WASHINGTON: Marines, turn off your iPhone and dig yourself a foxhole. That’s the Commandant’s message to young troops, based on embarrassing experiences in recent exercises. As cheap drones and other surveillance technologies spread worldwide, said Gen. Robert Neller, US forces must re-learn how to hide — both physically and electronically — from increasingly tech-savvy adversaries.
“We’ve got to change the way we’re thinking….An adversary can see us just as we see them,” said Gen. Neller. “If you can be seen, you will be attacked.”
In particular, US field HQs have grown into notoriously large targets. In one exercise, Neller said, a Marine Expeditionary Force headquarters did almost everything right. They covered everything in camouflage netting — a largely lost art since 9/11 — and set up their radio antennas at a distance so a strike homing in on them wouldn’t hit the HQ itself. But old counterinsurgency habits die hard, and the Marines also put concertina wire around a key location. Seen from the air, the barbed wire glinted in the sun and made a shining circle, like a bull’s eye, around what it was supposed to protect.
“That was where the intel people where,” Neller said to laughter.
Some times, the giveaway won’t be visual; it’ll be electronic and it’s not necessarily military electronics. In the same exercise, the biggest, most glaring source of electromagnetic transmissions wasn’t from the HQ’s radios: It came from the billeting area, where young Marines were using their personal devices. “So we had to take everybody’s phone away,” Neller said. “I know that sounds silly, but it’s not.”
The enemy can take away your electronics too, Neller noted, so Marines are increasingly training to operate when their GPS mapping, digital radios, and other 21st century standbys have been jammed or hacked. The simulated Opposing Force (OPFOR) at 29 Palms now uses off-the-shelf quadcopter UAVs to spy on the US side in wargames.
“I have no doubt in my mind that our force will figure it out,” Neller said. “Being young is an advantage, (and) we have to take advantage of their youth, their enthusiasm, their fitness, and then get them to grow up really fast….They’ve grown up in this (digital world) and they’ll adjust, but we have to put them in situations where they have to deal with it.”
Part of the solution is just going back to pre-9/11 basics. In Afghanistan and Iraq, Neller said, Marines didn’t paint their faces dark colors for night operations, stick foliage to their helmets to break up their silhouette, or dig foxholes. Those Cold War skills must be relearned, he said.

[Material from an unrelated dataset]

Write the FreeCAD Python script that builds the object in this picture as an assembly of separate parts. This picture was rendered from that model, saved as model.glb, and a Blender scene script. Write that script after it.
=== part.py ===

It’s about “digging a hole, preparing a defensive position, and camouflaging that, living in the field, and not going back to a FOB overnight to check your email,” Neller said. “For the last 15 years…we’ve been operating out of fixed positions, we have not moved across the ground, we have not maneuvered, we have not lived off the land, we’ve been eating in chow halls and drinking Green Bean coffee.”
Restructuring the Corps
But the solution also requires reallocating resources. A plan to restructure the Marine Corps for the world of 2025 is in flux, with no final answer expected before January, Neller told reporters after his talk today at the Center for Strategic & International Studies. But he knows some things the service needs more of.
“More cyber, more information ops, more electronic warfare — both attack and defend,” Neller said. “One of the things that we’re looking out right now (is) providing every infantry squad an assistant squad leader… that could fly the squad’s UAVs and help the squad leader manage the information.” But such new capabilities must be balanced against retaining more or less of the counter-IED capability built up for Iraq and against traditional combat arms.
“One of the assumptions we have is that we’re not going to get any more people,” Neller said, so any addition must be balanced by cuts elsewhere. Meanwhile, the service is stretched in its current missions. While rifle battalions are in relatively good shape, he said, Marine Corps aviation continues to struggle, though the number of operational aircraft is growing.
“if you talked to the people out in the operational forces… they would tell you the operational tempo today is as high today as it was when we had large numbers of forces in Iraq and Afghanistan,” said Neller. “There is stress on the force.”
Most units get just 12 months stateside to recuperate and train for every six months deployed, compared to the 18 and six in Marine doctrine. You can’t push the force much farther, Neller said: “We’re a 2:1 force and that’s kind of the red line for us as a service.”